Problem ::
Find how many lines contain the word "parts" and state that number alone.

Information provided ::
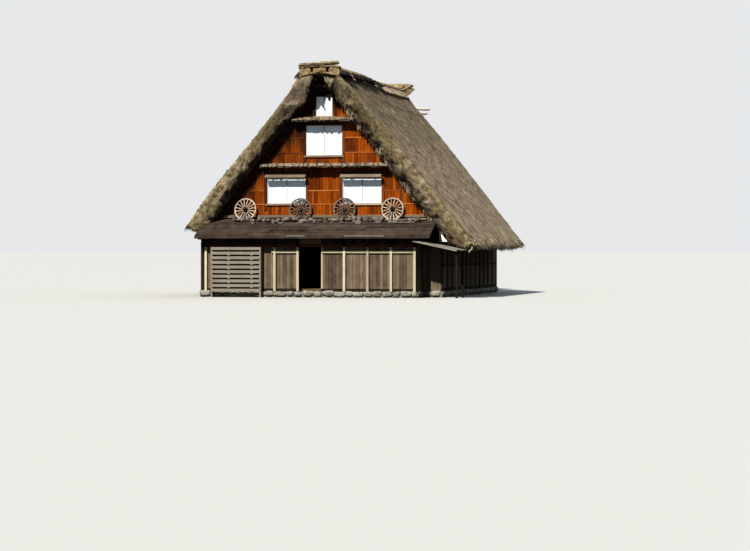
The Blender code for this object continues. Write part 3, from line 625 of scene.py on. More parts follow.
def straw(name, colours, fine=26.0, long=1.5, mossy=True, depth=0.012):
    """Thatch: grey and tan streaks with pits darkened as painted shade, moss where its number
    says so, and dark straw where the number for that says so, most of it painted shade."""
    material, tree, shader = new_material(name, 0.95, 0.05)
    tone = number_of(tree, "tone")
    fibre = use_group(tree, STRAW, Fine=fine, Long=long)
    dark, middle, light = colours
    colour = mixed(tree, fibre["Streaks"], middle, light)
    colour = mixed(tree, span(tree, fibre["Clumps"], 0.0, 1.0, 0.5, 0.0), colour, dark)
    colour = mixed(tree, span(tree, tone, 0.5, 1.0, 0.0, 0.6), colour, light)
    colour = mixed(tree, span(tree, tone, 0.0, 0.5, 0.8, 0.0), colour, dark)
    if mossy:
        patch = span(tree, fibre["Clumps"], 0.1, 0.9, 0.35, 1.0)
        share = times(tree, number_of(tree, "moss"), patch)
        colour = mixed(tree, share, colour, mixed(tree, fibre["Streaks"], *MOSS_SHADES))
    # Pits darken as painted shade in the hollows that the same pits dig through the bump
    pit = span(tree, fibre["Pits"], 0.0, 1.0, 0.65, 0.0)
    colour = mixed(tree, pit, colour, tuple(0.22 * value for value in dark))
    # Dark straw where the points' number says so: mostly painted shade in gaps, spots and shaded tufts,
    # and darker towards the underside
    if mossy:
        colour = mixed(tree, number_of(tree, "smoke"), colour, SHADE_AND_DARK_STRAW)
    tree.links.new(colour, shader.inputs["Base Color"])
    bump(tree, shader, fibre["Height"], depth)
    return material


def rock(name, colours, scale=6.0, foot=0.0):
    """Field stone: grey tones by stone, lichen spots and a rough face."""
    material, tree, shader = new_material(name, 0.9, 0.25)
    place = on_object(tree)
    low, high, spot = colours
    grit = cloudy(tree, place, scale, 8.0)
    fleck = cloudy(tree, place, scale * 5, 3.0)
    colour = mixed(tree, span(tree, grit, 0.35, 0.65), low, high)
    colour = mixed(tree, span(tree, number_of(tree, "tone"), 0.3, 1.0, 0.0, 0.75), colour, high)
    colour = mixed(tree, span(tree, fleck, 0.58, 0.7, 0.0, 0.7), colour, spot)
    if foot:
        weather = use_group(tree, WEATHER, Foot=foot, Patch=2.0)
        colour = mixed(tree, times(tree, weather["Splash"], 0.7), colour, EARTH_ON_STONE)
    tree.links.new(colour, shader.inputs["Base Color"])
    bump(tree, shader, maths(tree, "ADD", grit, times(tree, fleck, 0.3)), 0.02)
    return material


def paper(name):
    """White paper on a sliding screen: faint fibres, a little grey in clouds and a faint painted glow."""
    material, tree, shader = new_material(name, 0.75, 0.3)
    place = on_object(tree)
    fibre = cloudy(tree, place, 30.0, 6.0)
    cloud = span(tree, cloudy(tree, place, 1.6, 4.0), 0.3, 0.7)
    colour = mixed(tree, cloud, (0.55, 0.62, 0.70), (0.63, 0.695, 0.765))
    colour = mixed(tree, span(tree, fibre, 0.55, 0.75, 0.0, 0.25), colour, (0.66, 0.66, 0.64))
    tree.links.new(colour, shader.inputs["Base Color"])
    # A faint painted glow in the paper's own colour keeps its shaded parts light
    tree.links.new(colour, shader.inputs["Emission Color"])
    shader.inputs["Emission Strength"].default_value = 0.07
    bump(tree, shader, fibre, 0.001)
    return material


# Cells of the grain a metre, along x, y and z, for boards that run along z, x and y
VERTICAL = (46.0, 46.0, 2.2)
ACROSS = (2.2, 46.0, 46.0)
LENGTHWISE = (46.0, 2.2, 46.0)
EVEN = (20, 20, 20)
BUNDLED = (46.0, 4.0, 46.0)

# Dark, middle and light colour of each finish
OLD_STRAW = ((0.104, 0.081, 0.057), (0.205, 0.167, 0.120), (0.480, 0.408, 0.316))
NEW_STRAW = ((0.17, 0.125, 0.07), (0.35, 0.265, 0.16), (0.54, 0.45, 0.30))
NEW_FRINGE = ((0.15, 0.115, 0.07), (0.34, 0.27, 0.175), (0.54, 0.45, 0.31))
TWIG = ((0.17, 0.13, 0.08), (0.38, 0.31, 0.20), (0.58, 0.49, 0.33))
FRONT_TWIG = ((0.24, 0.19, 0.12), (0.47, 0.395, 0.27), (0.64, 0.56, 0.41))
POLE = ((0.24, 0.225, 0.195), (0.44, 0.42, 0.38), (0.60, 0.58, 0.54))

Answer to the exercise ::
2